Rebuilding and Recovery: Opportunities in Infrastructure
Conversely, destruction on this scale inevitably paves the way for a massive rebuilding effort, creating a powerful tailwind for specific industries. Construction and infrastructure companies are primary beneficiaries. Heavy equipment manufacturers like Caterpillar (CAT) and Deere & Company (DE) often see increased demand for machinery used in cleanup and reconstruction. Similarly, building material suppliers and home improvement retailers, including The Home Depot (HD) and Lowe's (LOW), typically experience a surge in sales as homes and businesses are repaired and rebuilt.
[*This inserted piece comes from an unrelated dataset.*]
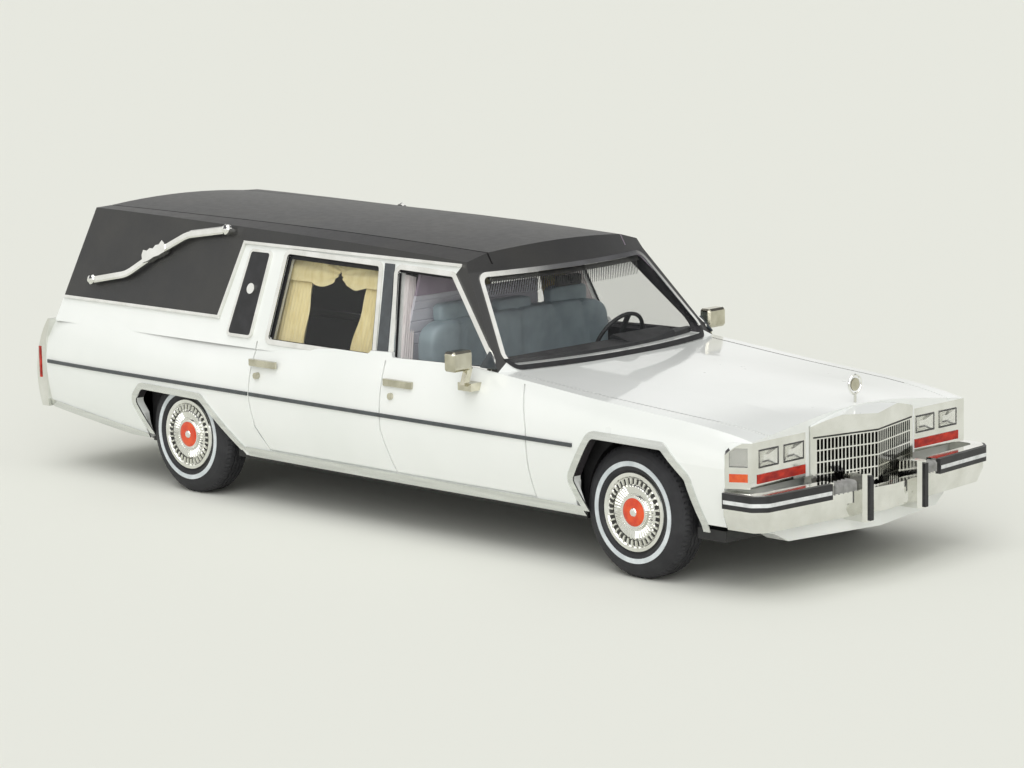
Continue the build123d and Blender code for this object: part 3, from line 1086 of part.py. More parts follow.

This demand can persist for several quarters, if not years, following the disaster. Traders looking for medium-term growth opportunities may find value in these sectors. Analyzing trading volumes and price action in these stocks following previous major disasters, such as Hurricane Harvey in 2017, can provide a historical blueprint for potential market performance.
Cryptocurrency's Role Amidst Systemic Shocks
The connection between a regional flood and the global cryptocurrency market may seem tenuous, but the second-order effects are worth considering for any digital asset trader. Large-scale, unexpected events contribute to macroeconomic uncertainty and can act as a catalyst for shifts in investor sentiment. In this context, the narrative of Bitcoin (BTC) as a non-sovereign, censorship-resistant store of value, or 'digital gold,' often resurfaces. While the correlation is not always consistent, BTC has at times demonstrated 'safe-haven' behavior, rallying when traditional systems appear fragile. The massive, unbudgeted government spending required for disaster relief can also fuel long-term inflation fears, theoretically strengthening the case for a fixed-supply asset like Bitcoin. Traders might observe BTC/USD and BTC/GOLD pairings for signs of decoupling or a flight to perceived safety as the full economic costs of the disaster are calculated.
Decentralized Finance and the Future of Risk Management
Beyond Bitcoin's macro role, such events highlight the inherent limitations of the traditional financial system, creating a compelling use case for decentralized finance (DeFi). The insurance industry, with its high overheads, slow payouts, and coverage gaps, is ripe for disruption. This Texas flood will inevitably leave many with insufficient or no coverage, underscoring the need for more efficient and transparent alternatives. This is where decentralized insurance protocols built on blockchains like Ethereum (ETH) come into focus. Platforms that allow for parametric insurance via smart contracts—where payouts are automatically triggered by verifiable data points, like river water levels reaching a certain height—could offer a superior model. Furthermore, the disaster response will involve significant charitable fundraising. Cryptocurrency has proven to be an exceptionally efficient channel for rapid, borderless, and transparent donations, as seen in numerous global crises. An increase in such activity could drive transaction volume on networks like Ethereum and reinforce the utility narrative for digital assets, providing a fundamental basis for long-term investment theses beyond speculative trading.